▶ _Do this_: From the entries that follow, reproduce exactly and only the lines from the line with "function addLeaf(name, leaf, color, gloss)" to the line with "from mathutils import Matrix, Vector", endpoints included.

====== Records shown

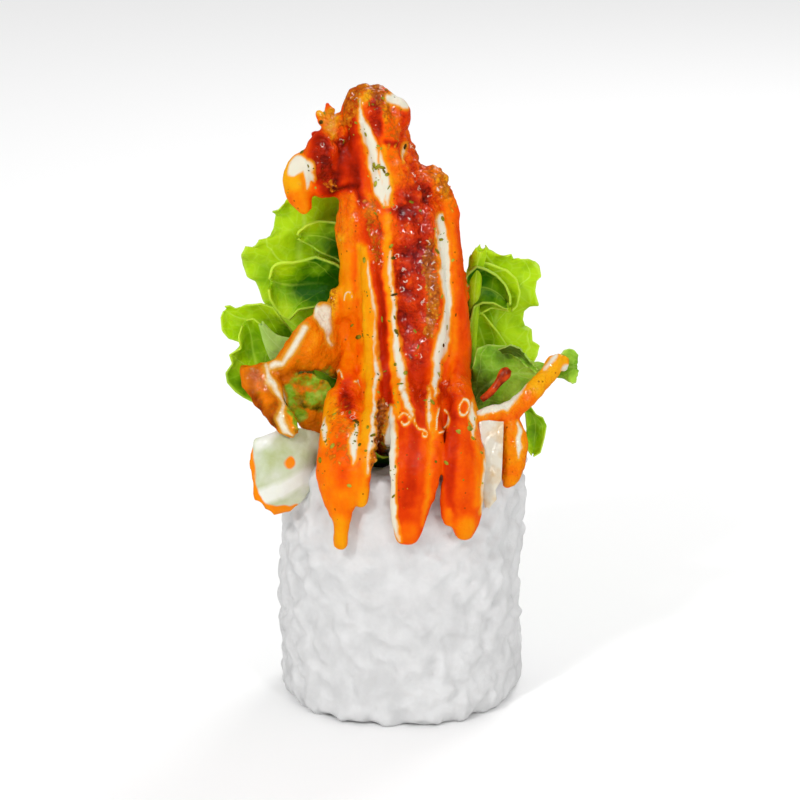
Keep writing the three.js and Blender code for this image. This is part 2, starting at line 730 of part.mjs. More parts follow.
// The leaf that juts out on the left, rolled into a bent ribbon and coated with sauce.
function lettuceLeftSauced(grow = 0) {
  const inner = {
    spine: [[-8.2, -8.4, 45], [-10.5, -9.5, 51], [-13.5, -9.4, 55], [-16.5, -9.4, 58.5]],
    halfWidths: [2.2, 3.4, 3.6, 3, 1.4],
    facing: [-0.2, -1, 0.3],
    cup: 0.6,
    ruffle: 0.8,
    waves: 1.5,
    teeth: 3,
  };
  const bentRibbon = [
    [-9.6, -9.8, 48.5, 1.4, 1.2],
    [-13.2, -11.6, 51.2, 2.0, 1.4],
    [-18.4, -12.4, 52.0, 2.3, 1.5],
    [-22.2, -11.0, 54.4, 2.5, 1.5],
    [-25.4, -8.8, 58.4, 2.5, 1.5],
    [-26.6, -7.0, 61.6, 2.5, 1.4],
    [-22.6, -7.6, 63.4, 2.5, 1.5],
    [-18.0, -7.8, 66.2, 2.6, 1.5],
    [-14.4, -7.0, 70.2, 2.0, 1.2],
  ];
  return fuse([
    leafFoot({ from: 224, to: 250, height: 48 }, grow),
    lobe(inner, grow),
    rope(bentRibbon, [0, -1, 0.2], grow),
  ]);
}

// The darker leaf that juts out low on the right, with sauce along its edge, a flow of sauce down from it
// and a drop of chili sauce on it.
function lettuceRightSauced(grow = 0) {
  const blade = {
    spine: [[10.2, -5.4, 45], [14.5, -6.5, 54], [20.6, -6.6, 59], [26.6, -6.2, 61], [30.8, -5.6, 61.6]],
    halfWidths: [2.6, 5, 5.2, 3.2, 1.8],
    facing: [-0.1, -0.7, 0.75],
    cup: 1,
    ruffle: 1,
    phase: 2.4,
    teeth: 4,
    rows: 9,
  };
  const tip = {
    spine: [[26.8, -5.4, 60.8], [29.2, -4.8, 62.8], [30.2, -4.4, 65]],
    halfWidths: [1.4, 2.2, 1.3],
    facing: [0, -1, 0.2],
    cup: 0.8,
    ruffle: 0.4,
    teeth: 2,
    rows: 5,
  };
  const sauceStrip = [
    [15.2, -14.2, 55.6, 1.2, 1.0],
    [19.2, -12.4, 55.6, 1.9, 1.3],
    [23.2, -9.8, 57.6, 1.8, 1.3],
    [26.4, -7.8, 60.6, 1.7, 1.3],
    [29.4, -6.4, 62.6, 1.4, 1.1],
  ];
  const flow = [
    [19.6, -12.6, 55.2, 1.8, 1.2],
    [20.8, -13.2, 51.4, 2.2, 1.4],
    [20.6, -14.2, 46.6, 2.4, 1.4],
    [19.6, -15.4, 42.4, 1.7, 1.1],
    [18.8, -16.2, 40.4, 0.7, 0.6],
  ];
  const chiliDrop = [
    [14.6, -9.8, 57.4, 0.8, 0.8],
    [16.6, -9.4, 59.2, 0.8, 0.8],
    [18.6, -8.8, 61.2, 1.2, 1.1],
  ];
  return fuse([
    leafFoot({ from: 296, to: 344, height: 48 }, grow),
    lobe(blade, grow),
    lobe(tip, grow),
    rope(sauceStrip, [0, -1, 0.2], grow),
    rope(flow, [0.8, -1, 0], grow),
    rope(chiliDrop, [0, -1, 0], grow),
  ]);
}

// The pale heart leaf, thick with mayonnaise, that hooks over the rim on the left.
function lettuceHeart(grow = 0) {
  const hook = {
    spine: [
      [-10.2, -6.6, 45.4],
      [-13.6, -9.6, 50.4],
      [-17.6, -12.8, 51],
      [-20.6, -15, 46.6],
      [-20.4, -16, 39.8],
    ],
    halfWidths: [1.8, 4, 5.4, 6, 4],
    facing: [-0.5, -1, 0.4],
    cup: 1.6,
    ruffle: 0.4,
    waves: 1,
    teeth: 2,
    bite: 0.04,
    thick: 2,
    rows: 8,
  };
  return fuse([leafFoot({ from: 199, to: 218, height: 47 }, grow), lobe(hook, grow)]);
}

// The small leaf that shows at the rim between the drips.
function lettuceFront(grow = 0) {
  const curl = {
    spine: [[-2.6, -11.4, 45], [-3.2, -13.4, 48.8], [-3.6, -16.4, 49.4], [-3.4, -18.6, 48.4]],
    halfWidths: [2.4, 3.4, 3.6, 2.4],
    facing: [0, -0.5, 1],
    cup: 0.5,
    ruffle: 0.7,
    waves: 1.5,
    teeth: 3,
  };
  return fuse([leafFoot({ from: 256, to: 290, height: 47 }, grow), lobe(curl, grow)]);
}

// The space that the leaves keep out of: the shrimp, the sauces, the nori and the rice, each a little larger.
function filledSpace() {
  const inner = NORI_RADIUS - NORI_THICK - CLEARANCE;
  const outer = RICE_RADIUS + GRAIN_HALF_WIDTH + CLEARANCE;
  const rim = RICE_HEIGHT + GRAIN_HALF_WIDTH + 0.15;
  const outline = [
    [inner, -1],
    [outer, -1],
    [outer, RICE_HEIGHT - 2],
    [outer - 3, rim],
    [inner, rim],
    [inner, -1],
  ].map(([radius, z]) => new THREE.Vector2(radius, z));
  const clumps = [...curledEnd(), ...batterClumps()];
  return fuse([shrimpBody(CLEARANCE), ...clumps, ...ribbons(CLEARANCE), ring(outline, 28)]);
}

// ---- the roll ----
const roll = new THREE.Group();

function add(name, solid, color, gloss) {
  const material = new THREE.MeshStandardMaterial({ color, roughness: 1 - gloss, metalness: 0 });
  const mesh = new THREE.Mesh(geometryOf(solid), material);
  mesh.geometry.computeVertexNormals();
  mesh.name = name;
  roll.add(mesh);
}

add("rice", rice(), 0xe9e9e6, 0.45);
add("nori", nori(), 0x16201a, 0.4);
add("shrimp", shrimp(), 0xe8590c, 0.7);

// Each leaf is cut back from the roll and from the leaves before it, with a small gap.
let taken = filledSpace();

function addLeaf(name, leaf, color, gloss) {
  add(name, mainBody(leaf().subtract(taken)), color, gloss);
  taken = taken.add(leaf(CLEARANCE));
}

addLeaf("lettuce_left", lettuceLeft, 0x8cc41c, 0.55);
addLeaf("lettuce_right", lettuceRight, 0x94c920, 0.55);
addLeaf("lettuce_left_sauced", lettuceLeftSauced, 0xd9741a, 0.65);
addLeaf("lettuce_right_sauced", lettuceRightSauced, 0x6fa832, 0.6);
addLeaf("lettuce_heart", lettuceHeart, 0xdfe6cf, 0.65);
addLeaf("lettuce_front", lettuceFront, 0x7f9a1a, 0.5);

export default roll;
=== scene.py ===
"""A fried shrimp sushi roll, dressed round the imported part.

Shapes are worked out in millimetres and put into the meshes in metres. What is inside a material, and where
the camera and the lamps stand, is in metres. Front is -Y, and up is +Z.
"""

import bpy
import numpy as np
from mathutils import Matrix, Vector


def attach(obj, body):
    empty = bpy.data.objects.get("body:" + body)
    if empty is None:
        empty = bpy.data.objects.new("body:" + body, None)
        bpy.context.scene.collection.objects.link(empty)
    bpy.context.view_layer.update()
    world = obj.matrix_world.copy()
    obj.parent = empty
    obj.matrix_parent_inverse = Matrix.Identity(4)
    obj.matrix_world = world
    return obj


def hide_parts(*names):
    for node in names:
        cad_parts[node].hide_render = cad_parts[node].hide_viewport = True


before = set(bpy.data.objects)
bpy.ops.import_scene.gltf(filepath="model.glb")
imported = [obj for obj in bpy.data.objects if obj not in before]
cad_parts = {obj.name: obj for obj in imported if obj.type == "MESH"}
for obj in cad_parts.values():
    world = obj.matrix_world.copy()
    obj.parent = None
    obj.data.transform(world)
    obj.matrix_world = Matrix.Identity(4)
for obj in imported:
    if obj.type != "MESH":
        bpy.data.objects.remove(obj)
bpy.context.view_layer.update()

# ---- camera, floor and light ----
# A product shot: the roll stands on a plain white sweep, seen a little from above through a long lens. Soft
# light comes from all round, and small lamps put the crisp highlights on the wet sauce.
LOOK_AT = Vector((-0.00018, 0, 0.0546))
CAMERA_DISTANCE = 0.6
CAMERA_RISE = np.radians(15)
LENS = 150
FLOOR_CORNERS = [(-3, -3, 0), (3, -3, 0), (3, 6, 0), (-3, 6, 0)]

camera = bpy.data.objects.new("camera", bpy.data.cameras.new("camera"))
camera.data.lens = LENS
camera.data.clip_start = 0.01
away = Vector((0, -np.cos(CAMERA_RISE), np.sin(CAMERA_RISE)))
camera.location = LOOK_AT + CAMERA_DISTANCE * away
camera.rotation_euler = away.to_track_quat("Z", "Y").to_euler()
bpy.context.scene.collection.objects.link(camera)
bpy.context.scene.camera = camera
bpy.context.scene.view_settings.view_transform = "Standard"


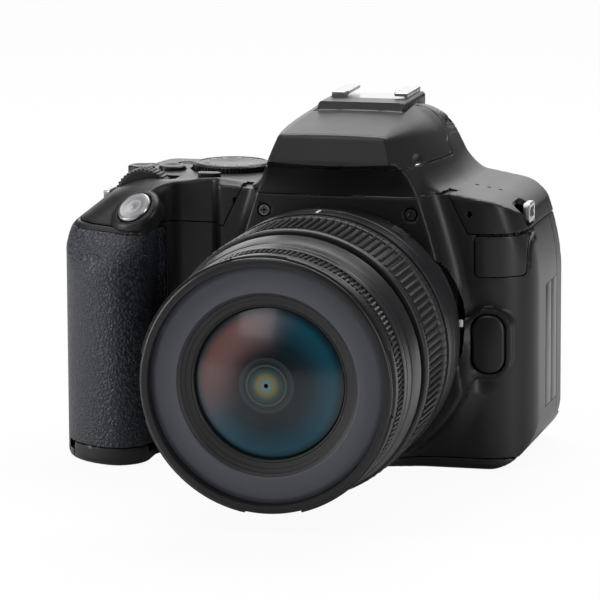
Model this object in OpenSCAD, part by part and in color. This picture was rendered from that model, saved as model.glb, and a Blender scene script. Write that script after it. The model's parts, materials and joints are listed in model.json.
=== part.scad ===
/* [Body] */
// Distance from the lens axis to the outer side of the grip
grip_side = 73.9; // [70:0.1:92]
// Distance from the lens axis to the port side
port_side = 48.4; // [46:0.1:60]
// Height of the top of the hot shoe above the base
total_h = 92.6; // [90:0.1:98]
// How far the grip reaches in front of the tripod socket
grip_front = 42; // [40:0.1:52]
// Thickness of the cover walls
wall = 2.2; // [1.8:0.1:3]
// Thickness of the rubber skins
rubber_t = 1; // [0.8:0.1:1.2]
// Height of the bottom cover plate
base_t = 3; // [2.5:0.1:4]

/* [Lens] */
// Height of the lens axis above the base
lens_z = 36; // [35:0.1:38]
// Radius of the zoom ring
zoom_r = 34; // [31:0.1:38]
// Radius of the moving front barrel
barrel_r = 31.7; // [30.5:0.1:32.2]
// Nominal filter thread radius
filter_r = 29; // [27.5:0.5:29.2]
// How far the front rim stands in front of the tripod socket
rim_front = 107; // [100:0.5:125]

/* [Controls] */
// Radius of the mode dial
mode_r = 10.5; // [8.5:0.1:11]
// Radius of the main dial
main_r = 8; // [6.5:0.1:9.2]
// Radius of the shutter button
shutter_r = 4.7; // [3.8:0.1:5.8]
// Radial running clearance of dials, pins and rings
fit = 0.05; // [0.02:0.01:0.1]
// Clearance round buttons, doors and covers that move
gap = 0.3; // [0.2:0.05:0.4]

/* [Screen] */
// Width of the swing-out screen
screen_w = 78; // [65:0.5:80]
// Height of the swing-out screen
screen_h = 55.5; // [46:0.5:56]
// Thickness of the swing-out screen
screen_t = 6.2; // [5:0.1:6.6]

/* [Power] */
// Battery thickness, depth and height
battery = [14, 33, 49.4]; // [12:0.1:50]
// Memory card thickness, depth and height
card = [2.1, 24, 32]; // [2:0.1:33]

/* [Hidden] */
$fn = 48;
big = 300;
eps = 0.01;

// Depths along the viewing direction, front is -y
front_y = -25;
bezel_y = -33;
flange_y = -34;
valley_y = -20;
rear_y = 22;
cup_y = 27.8;
sensor_y = 10;
split_y = 11;
split_z = 61;
seam_z = 69;
eye_half = 19;
eye_top = 87;
deck_l = 70.4;
arc_steps = 5;

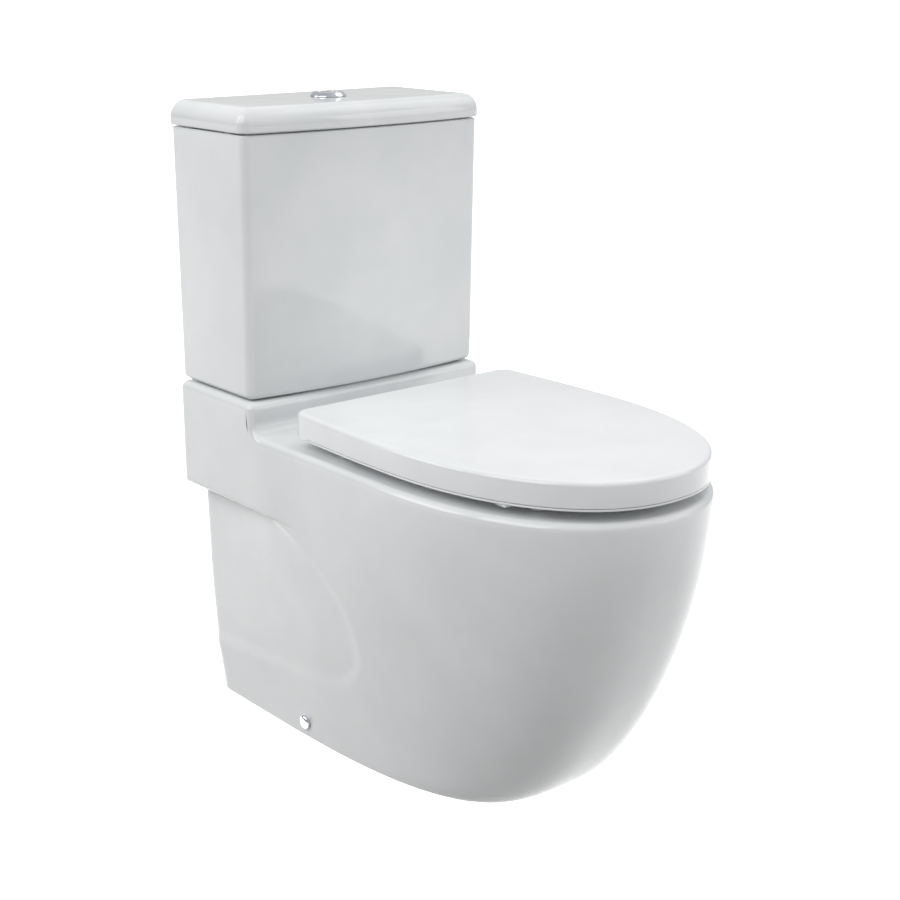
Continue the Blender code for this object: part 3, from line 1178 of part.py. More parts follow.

============

▶ _Task result_:
function addLeaf(name, leaf, color, gloss) {
  add(name, mainBody(leaf().subtract(taken)), color, gloss);
  taken = taken.add(leaf(CLEARANCE));
}

addLeaf("lettuce_left", lettuceLeft, 0x8cc41c, 0.55);
addLeaf("lettuce_right", lettuceRight, 0x94c920, 0.55);
addLeaf("lettuce_left_sauced", lettuceLeftSauced, 0xd9741a, 0.65);
addLeaf("lettuce_right_sauced", lettuceRightSauced, 0x6fa832, 0.6);
addLeaf("lettuce_heart", lettuceHeart, 0xdfe6cf, 0.65);
addLeaf("lettuce_front", lettuceFront, 0x7f9a1a, 0.5);

export default roll;
=== scene.py ===
"""A fried shrimp sushi roll, dressed round the imported part.

Shapes are worked out in millimetres and put into the meshes in metres. What is inside a material, and where
the camera and the lamps stand, is in metres. Front is -Y, and up is +Z.
"""

import bpy
import numpy as np
from mathutils import Matrix, Vector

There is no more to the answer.